[Exercise objective] Repeat the whole listing exactly.

[Dataset extract]
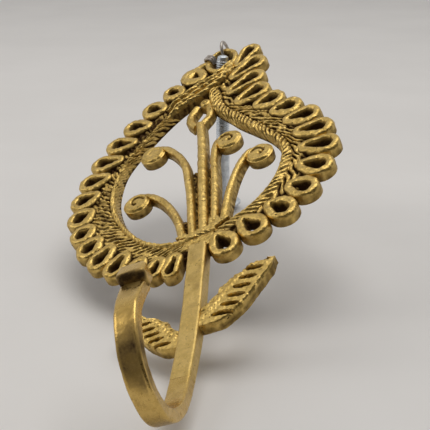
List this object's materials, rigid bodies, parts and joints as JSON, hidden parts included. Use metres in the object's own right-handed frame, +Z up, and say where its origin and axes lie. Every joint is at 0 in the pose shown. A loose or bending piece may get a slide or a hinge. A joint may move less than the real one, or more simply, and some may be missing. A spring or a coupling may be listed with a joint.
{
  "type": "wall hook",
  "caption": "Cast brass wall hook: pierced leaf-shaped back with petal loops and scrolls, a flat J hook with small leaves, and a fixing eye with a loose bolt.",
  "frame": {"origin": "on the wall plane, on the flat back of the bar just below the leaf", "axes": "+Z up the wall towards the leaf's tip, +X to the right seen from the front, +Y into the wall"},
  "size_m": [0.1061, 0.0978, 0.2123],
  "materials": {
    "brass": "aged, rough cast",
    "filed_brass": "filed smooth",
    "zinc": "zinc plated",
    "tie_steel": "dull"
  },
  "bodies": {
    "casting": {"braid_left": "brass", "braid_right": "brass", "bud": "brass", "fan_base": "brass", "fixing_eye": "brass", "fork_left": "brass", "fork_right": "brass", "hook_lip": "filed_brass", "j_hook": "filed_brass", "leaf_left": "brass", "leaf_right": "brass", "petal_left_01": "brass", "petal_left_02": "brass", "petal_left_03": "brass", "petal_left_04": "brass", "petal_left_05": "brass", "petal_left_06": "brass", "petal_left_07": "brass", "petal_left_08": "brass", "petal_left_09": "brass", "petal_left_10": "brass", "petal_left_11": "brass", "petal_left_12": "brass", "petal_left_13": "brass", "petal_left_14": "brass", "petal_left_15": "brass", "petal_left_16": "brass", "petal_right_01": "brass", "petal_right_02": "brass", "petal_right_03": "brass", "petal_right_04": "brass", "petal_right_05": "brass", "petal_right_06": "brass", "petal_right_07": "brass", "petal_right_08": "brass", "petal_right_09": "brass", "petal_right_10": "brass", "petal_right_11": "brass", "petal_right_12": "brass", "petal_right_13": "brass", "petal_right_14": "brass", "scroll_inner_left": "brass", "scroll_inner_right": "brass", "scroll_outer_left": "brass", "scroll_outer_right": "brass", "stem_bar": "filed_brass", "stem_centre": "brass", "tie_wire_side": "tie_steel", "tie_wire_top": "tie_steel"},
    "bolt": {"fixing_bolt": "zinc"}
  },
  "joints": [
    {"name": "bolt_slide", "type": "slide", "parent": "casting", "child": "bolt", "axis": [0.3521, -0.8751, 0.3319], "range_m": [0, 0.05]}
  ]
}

[Answer to this task]
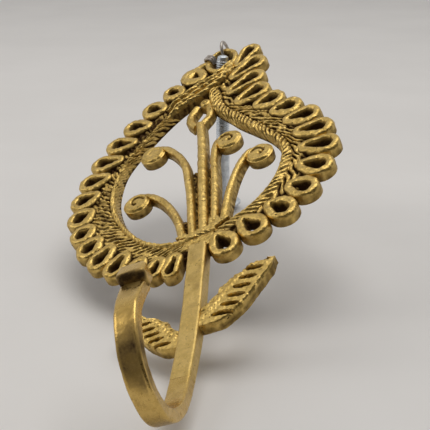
List this object's materials, rigid bodies, parts and joints as JSON, hidden parts included. Use metres in the object's own right-handed frame, +Z up, and say where its origin and axes lie. Every joint is at 0 in the pose shown. A loose or bending piece may get a slide or a hinge. A joint may move less than the real one, or more simply, and some may be missing. A spring or a coupling may be listed with a joint.
{
  "type": "wall hook",
  "caption": "Cast brass wall hook: pierced leaf-shaped back with petal loops and scrolls, a flat J hook with small leaves, and a fixing eye with a loose bolt.",
  "frame": {"origin": "on the wall plane, on the flat back of the bar just below the leaf", "axes": "+Z up the wall towards the leaf's tip, +X to the right seen from the front, +Y into the wall"},
  "size_m": [0.1061, 0.0978, 0.2123],
  "materials": {
    "brass": "aged, rough cast",
    "filed_brass": "filed smooth",
    "zinc": "zinc plated",
    "tie_steel": "dull"
  },
  "bodies": {
    "casting": {"braid_left": "brass", "braid_right": "brass", "bud": "brass", "fan_base": "brass", "fixing_eye": "brass", "fork_left": "brass", "fork_right": "brass", "hook_lip": "filed_brass", "j_hook": "filed_brass", "leaf_left": "brass", "leaf_right": "brass", "petal_left_01": "brass", "petal_left_02": "brass", "petal_left_03": "brass", "petal_left_04": "brass", "petal_left_05": "brass", "petal_left_06": "brass", "petal_left_07": "brass", "petal_left_08": "brass", "petal_left_09": "brass", "petal_left_10": "brass", "petal_left_11": "brass", "petal_left_12": "brass", "petal_left_13": "brass", "petal_left_14": "brass", "petal_left_15": "brass", "petal_left_16": "brass", "petal_right_01": "brass", "petal_right_02": "brass", "petal_right_03": "brass", "petal_right_04": "brass", "petal_right_05": "brass", "petal_right_06": "brass", "petal_right_07": "brass", "petal_right_08": "brass", "petal_right_09": "brass", "petal_right_10": "brass", "petal_right_11": "brass", "petal_right_12": "brass", "petal_right_13": "brass", "petal_right_14": "brass", "scroll_inner_left": "brass", "scroll_inner_right": "brass", "scroll_outer_left": "brass", "scroll_outer_right": "brass", "stem_bar": "filed_brass", "stem_centre": "brass", "tie_wire_side": "tie_steel", "tie_wire_top": "tie_steel"},
    "bolt": {"fixing_bolt": "zinc"}
  },
  "joints": [
    {"name": "bolt_slide", "type": "slide", "parent": "casting", "child": "bolt", "axis": [0.3521, -0.8751, 0.3319], "range_m": [0, 0.05]}
  ]
}